** Begin The records **
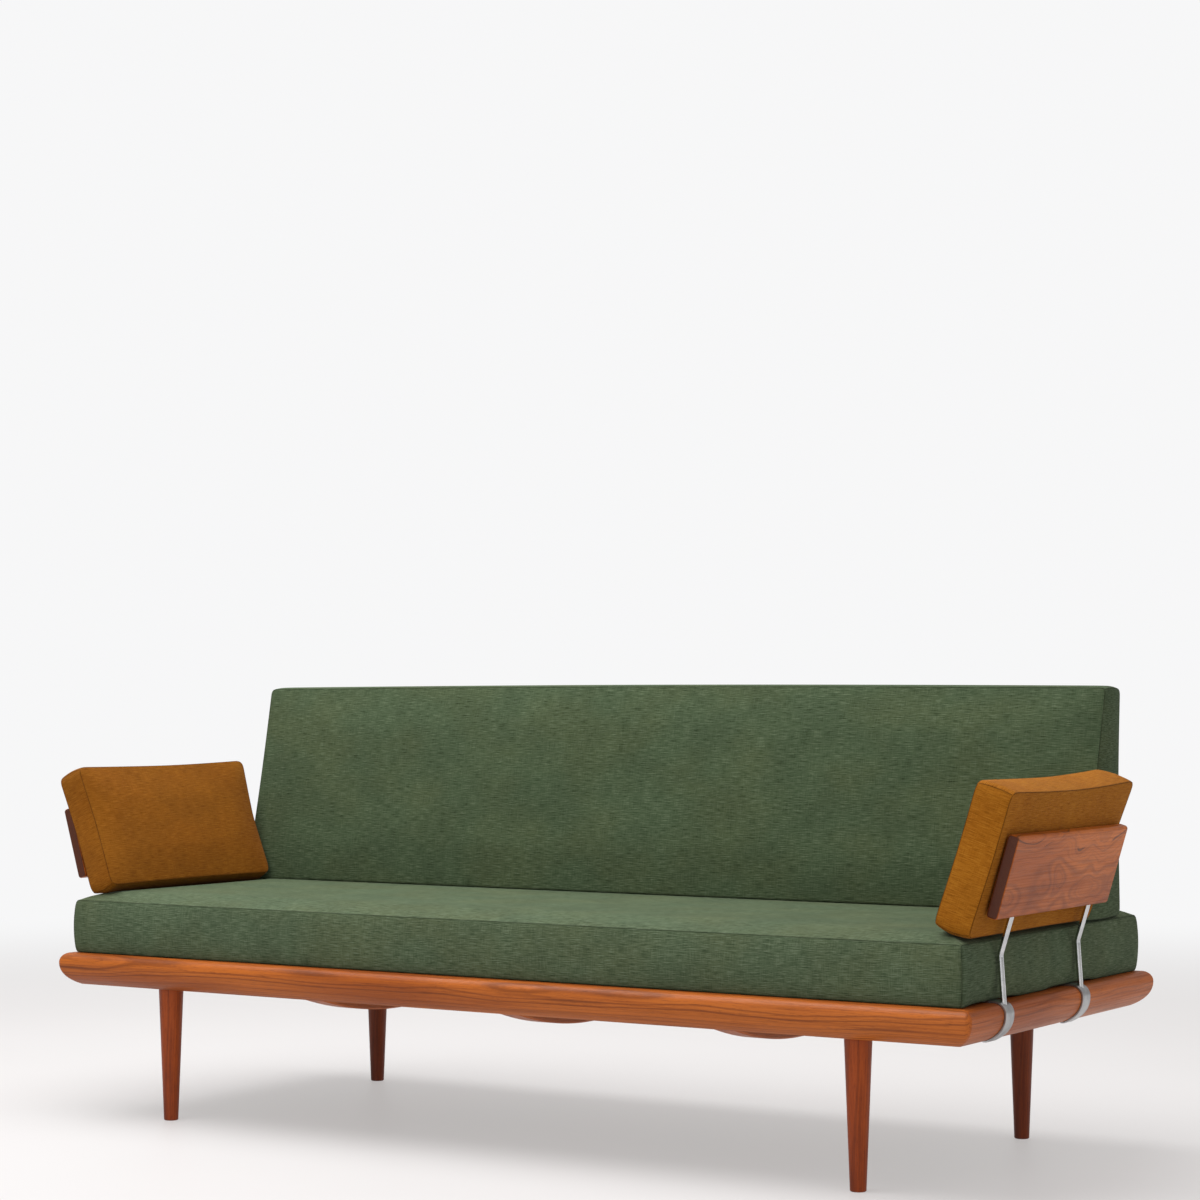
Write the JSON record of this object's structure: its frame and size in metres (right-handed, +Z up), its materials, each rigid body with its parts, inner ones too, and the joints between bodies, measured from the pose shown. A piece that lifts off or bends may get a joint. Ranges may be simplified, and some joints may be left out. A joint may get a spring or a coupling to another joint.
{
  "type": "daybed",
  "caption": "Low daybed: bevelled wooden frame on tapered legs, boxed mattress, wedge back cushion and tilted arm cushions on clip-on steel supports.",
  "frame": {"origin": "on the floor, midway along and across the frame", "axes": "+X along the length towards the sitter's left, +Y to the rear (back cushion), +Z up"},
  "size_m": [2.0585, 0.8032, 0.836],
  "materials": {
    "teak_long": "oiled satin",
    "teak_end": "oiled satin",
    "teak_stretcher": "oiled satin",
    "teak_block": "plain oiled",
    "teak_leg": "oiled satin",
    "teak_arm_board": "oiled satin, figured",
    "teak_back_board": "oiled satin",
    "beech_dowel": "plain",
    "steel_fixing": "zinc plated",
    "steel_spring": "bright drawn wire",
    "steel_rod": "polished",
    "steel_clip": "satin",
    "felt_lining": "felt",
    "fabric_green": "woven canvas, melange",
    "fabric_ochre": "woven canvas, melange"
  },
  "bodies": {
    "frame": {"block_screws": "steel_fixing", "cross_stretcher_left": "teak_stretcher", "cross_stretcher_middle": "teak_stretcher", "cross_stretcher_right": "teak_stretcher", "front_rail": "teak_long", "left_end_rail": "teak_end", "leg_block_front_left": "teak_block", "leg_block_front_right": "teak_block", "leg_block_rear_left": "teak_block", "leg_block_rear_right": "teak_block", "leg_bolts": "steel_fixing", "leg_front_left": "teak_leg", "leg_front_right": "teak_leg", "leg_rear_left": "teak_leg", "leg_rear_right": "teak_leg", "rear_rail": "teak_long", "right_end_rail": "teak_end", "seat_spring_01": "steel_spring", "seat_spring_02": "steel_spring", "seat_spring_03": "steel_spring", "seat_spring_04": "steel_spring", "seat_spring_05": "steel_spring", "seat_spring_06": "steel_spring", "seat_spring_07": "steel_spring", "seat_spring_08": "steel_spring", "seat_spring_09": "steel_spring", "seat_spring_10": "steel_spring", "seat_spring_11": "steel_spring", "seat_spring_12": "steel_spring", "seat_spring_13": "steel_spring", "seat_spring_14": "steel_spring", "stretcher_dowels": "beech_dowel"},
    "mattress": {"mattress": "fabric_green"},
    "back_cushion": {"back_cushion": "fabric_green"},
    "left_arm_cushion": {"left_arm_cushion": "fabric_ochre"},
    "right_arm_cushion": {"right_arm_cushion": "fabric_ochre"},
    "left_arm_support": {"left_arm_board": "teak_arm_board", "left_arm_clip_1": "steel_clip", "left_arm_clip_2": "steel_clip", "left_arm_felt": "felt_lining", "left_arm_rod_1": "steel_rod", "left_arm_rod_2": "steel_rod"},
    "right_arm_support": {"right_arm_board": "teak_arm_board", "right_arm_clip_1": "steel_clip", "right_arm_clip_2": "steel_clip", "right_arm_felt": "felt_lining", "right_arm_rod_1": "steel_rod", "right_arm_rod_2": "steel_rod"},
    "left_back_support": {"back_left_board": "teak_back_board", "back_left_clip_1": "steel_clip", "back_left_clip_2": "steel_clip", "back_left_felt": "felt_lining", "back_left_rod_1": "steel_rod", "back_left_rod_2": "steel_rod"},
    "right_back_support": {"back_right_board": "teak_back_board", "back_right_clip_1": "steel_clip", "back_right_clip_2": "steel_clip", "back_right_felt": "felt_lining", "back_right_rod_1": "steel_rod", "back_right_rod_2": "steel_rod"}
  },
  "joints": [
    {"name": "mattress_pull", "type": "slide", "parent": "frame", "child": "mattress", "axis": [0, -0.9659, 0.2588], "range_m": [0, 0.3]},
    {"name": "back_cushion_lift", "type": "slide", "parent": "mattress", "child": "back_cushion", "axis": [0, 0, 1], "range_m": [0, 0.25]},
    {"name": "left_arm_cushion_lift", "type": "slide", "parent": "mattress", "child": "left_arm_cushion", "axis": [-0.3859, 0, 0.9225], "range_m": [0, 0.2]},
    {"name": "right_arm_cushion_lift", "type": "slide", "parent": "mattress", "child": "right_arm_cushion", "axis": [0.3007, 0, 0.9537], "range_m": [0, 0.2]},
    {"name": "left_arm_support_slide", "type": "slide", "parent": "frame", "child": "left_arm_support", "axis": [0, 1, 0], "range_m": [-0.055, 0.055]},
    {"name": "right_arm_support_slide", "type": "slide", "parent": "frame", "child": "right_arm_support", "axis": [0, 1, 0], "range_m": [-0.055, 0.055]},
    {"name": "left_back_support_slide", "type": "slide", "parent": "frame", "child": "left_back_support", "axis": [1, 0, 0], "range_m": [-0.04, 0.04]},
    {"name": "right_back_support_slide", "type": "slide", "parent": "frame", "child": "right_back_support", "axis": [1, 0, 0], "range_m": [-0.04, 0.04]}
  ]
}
** End The records **
** Begin The records **
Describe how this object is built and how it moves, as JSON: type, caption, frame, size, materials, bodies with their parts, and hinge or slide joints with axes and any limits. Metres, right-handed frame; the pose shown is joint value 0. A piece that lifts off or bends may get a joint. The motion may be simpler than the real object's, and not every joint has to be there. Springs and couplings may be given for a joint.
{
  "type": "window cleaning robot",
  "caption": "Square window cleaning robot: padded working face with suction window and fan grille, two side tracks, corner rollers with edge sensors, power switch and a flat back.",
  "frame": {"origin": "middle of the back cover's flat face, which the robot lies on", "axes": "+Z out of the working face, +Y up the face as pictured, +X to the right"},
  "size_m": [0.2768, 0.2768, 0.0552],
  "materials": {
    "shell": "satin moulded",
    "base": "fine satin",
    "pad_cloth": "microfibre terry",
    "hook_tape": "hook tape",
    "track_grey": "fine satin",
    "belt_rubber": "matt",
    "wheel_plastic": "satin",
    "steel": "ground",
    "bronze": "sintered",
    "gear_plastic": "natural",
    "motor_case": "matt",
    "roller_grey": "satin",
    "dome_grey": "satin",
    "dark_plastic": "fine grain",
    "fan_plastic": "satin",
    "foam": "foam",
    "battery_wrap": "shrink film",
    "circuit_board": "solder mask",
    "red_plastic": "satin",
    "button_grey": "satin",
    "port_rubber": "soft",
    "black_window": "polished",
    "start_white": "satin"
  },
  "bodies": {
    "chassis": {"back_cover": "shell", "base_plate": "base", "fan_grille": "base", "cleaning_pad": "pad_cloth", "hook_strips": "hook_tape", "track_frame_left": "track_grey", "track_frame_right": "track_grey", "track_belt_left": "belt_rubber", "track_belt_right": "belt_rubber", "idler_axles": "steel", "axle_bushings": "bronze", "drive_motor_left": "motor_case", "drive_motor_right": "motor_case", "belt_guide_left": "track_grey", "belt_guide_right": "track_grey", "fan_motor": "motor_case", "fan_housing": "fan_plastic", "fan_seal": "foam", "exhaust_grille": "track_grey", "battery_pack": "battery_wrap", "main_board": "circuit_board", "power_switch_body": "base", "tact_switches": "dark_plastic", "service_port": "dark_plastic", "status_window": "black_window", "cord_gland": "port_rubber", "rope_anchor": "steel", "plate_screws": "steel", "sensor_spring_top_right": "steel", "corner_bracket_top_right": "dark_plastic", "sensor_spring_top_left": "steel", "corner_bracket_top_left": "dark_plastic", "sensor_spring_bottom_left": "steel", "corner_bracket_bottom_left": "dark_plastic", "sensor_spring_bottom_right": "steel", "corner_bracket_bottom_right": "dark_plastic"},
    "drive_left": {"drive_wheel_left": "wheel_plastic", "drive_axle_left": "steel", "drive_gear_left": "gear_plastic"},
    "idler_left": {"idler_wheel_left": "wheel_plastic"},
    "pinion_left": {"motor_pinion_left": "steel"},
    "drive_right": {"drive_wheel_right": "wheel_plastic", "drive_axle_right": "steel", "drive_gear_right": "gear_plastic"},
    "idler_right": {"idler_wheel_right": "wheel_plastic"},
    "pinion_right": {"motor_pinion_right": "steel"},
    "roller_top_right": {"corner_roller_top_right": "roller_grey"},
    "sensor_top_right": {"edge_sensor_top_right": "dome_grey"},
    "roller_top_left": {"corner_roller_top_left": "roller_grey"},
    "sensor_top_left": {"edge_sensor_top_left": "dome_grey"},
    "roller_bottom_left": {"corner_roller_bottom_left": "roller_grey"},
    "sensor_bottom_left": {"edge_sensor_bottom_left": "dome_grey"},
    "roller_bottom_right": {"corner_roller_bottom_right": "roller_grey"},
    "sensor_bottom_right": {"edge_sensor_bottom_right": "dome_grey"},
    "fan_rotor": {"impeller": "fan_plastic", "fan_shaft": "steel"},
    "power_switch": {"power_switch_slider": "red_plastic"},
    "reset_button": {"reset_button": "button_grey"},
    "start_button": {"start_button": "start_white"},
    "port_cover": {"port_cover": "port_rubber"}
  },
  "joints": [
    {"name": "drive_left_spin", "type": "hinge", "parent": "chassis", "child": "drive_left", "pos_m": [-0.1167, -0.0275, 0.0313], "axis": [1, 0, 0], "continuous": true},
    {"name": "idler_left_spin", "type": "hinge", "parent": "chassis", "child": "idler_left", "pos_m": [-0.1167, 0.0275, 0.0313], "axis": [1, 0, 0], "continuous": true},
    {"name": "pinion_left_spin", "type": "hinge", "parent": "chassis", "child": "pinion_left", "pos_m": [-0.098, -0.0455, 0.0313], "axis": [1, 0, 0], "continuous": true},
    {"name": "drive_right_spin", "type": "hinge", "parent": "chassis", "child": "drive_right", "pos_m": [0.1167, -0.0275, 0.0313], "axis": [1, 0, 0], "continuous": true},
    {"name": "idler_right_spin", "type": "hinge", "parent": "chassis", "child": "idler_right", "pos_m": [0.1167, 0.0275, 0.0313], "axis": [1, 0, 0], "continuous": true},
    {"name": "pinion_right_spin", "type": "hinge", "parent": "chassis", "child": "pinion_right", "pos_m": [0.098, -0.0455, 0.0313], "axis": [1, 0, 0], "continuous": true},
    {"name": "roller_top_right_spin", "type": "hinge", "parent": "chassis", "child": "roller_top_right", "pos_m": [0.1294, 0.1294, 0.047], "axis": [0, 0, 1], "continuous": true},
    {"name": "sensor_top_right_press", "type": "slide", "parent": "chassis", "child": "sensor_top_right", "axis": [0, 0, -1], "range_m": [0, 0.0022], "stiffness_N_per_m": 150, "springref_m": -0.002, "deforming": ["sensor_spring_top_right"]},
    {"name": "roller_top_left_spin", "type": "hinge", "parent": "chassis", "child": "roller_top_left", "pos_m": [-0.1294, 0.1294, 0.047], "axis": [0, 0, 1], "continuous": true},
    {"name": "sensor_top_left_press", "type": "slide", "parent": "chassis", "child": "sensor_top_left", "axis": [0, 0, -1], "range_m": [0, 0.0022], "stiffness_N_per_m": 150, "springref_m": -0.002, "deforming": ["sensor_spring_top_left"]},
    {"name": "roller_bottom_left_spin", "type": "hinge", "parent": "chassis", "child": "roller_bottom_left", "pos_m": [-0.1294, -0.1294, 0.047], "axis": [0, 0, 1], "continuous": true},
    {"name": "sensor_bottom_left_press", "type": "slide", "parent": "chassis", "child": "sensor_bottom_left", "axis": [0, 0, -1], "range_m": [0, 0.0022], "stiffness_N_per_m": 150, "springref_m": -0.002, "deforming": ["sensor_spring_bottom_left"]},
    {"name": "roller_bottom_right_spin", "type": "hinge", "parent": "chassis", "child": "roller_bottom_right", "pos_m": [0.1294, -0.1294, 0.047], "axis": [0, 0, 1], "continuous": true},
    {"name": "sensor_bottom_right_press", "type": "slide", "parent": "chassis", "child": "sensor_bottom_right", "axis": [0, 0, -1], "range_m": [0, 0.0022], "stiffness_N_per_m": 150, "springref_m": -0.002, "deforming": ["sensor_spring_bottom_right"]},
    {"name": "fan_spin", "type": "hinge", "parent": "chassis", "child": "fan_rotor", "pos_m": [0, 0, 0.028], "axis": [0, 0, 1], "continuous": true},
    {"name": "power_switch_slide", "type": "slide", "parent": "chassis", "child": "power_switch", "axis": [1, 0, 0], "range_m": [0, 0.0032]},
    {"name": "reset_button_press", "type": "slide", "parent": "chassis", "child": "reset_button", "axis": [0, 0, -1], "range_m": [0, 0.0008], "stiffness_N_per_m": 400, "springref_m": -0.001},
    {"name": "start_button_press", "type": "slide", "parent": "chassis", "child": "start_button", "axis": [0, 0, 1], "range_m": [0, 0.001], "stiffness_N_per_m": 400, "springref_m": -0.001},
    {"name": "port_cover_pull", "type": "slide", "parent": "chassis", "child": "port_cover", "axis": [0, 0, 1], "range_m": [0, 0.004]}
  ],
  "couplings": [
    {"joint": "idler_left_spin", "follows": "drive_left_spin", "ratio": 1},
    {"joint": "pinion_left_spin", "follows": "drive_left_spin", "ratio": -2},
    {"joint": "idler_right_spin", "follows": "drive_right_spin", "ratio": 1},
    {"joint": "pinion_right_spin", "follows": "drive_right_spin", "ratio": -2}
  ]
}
** End The records **
** Begin The records **
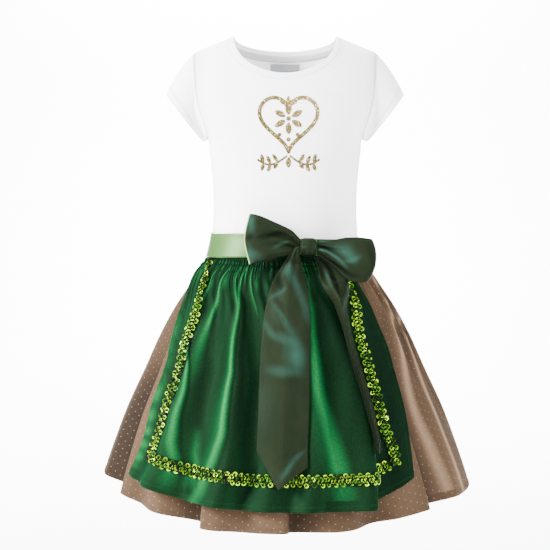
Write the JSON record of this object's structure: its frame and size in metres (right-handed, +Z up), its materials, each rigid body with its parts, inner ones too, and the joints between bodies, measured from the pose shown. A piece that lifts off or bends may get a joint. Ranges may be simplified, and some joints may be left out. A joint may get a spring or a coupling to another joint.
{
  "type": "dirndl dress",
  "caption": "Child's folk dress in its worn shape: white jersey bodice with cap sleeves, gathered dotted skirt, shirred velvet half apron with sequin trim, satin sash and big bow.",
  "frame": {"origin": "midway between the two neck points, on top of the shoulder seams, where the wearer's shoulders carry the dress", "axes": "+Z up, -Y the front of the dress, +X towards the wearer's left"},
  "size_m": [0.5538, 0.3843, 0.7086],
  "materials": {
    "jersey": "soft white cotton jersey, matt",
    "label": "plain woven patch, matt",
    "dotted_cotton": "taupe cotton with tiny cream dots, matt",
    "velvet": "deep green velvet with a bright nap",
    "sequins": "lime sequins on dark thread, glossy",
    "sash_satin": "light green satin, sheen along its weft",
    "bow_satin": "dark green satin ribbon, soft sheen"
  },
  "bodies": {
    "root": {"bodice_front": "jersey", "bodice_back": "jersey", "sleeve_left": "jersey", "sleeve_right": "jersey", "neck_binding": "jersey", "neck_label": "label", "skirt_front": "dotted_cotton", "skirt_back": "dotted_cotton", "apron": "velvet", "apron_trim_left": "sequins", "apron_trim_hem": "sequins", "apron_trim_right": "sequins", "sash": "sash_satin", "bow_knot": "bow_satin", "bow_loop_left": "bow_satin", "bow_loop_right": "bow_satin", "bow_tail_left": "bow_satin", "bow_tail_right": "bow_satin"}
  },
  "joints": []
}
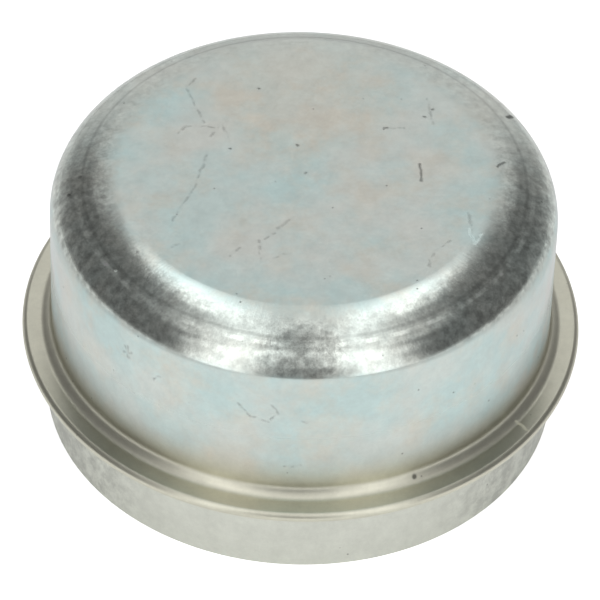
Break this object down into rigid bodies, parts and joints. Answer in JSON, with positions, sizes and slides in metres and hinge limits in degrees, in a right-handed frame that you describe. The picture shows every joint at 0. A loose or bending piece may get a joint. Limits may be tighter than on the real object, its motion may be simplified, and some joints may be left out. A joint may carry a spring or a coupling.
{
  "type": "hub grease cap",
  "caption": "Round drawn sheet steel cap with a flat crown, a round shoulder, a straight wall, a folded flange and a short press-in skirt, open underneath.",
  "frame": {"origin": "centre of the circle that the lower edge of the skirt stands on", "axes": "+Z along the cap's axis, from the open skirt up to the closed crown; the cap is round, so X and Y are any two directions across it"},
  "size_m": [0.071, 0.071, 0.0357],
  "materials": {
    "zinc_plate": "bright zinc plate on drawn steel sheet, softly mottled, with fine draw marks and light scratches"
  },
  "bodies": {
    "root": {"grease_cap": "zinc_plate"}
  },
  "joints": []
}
** End The records **
Using the listing above, show every line that includes the string "limits".

* Correct output:
Describe how this object is built and how it moves, as JSON: type, caption, frame, size, materials, bodies with their parts, and hinge or slide joints with axes and any limits. Metres, right-handed frame; the pose shown is joint value 0. A piece that lifts off or bends may get a joint. The motion may be simpler than the real object's, and not every joint has to be there. Springs and couplings may be given for a joint.
Break this object down into rigid bodies, parts and joints. Answer in JSON, with positions, sizes and slides in metres and hinge limits in degrees, in a right-handed frame that you describe. The picture shows every joint at 0. A loose or bending piece may get a joint. Limits may be tighter than on the real object, its motion may be simplified, and some joints may be left out. A joint may carry a spring or a coupling.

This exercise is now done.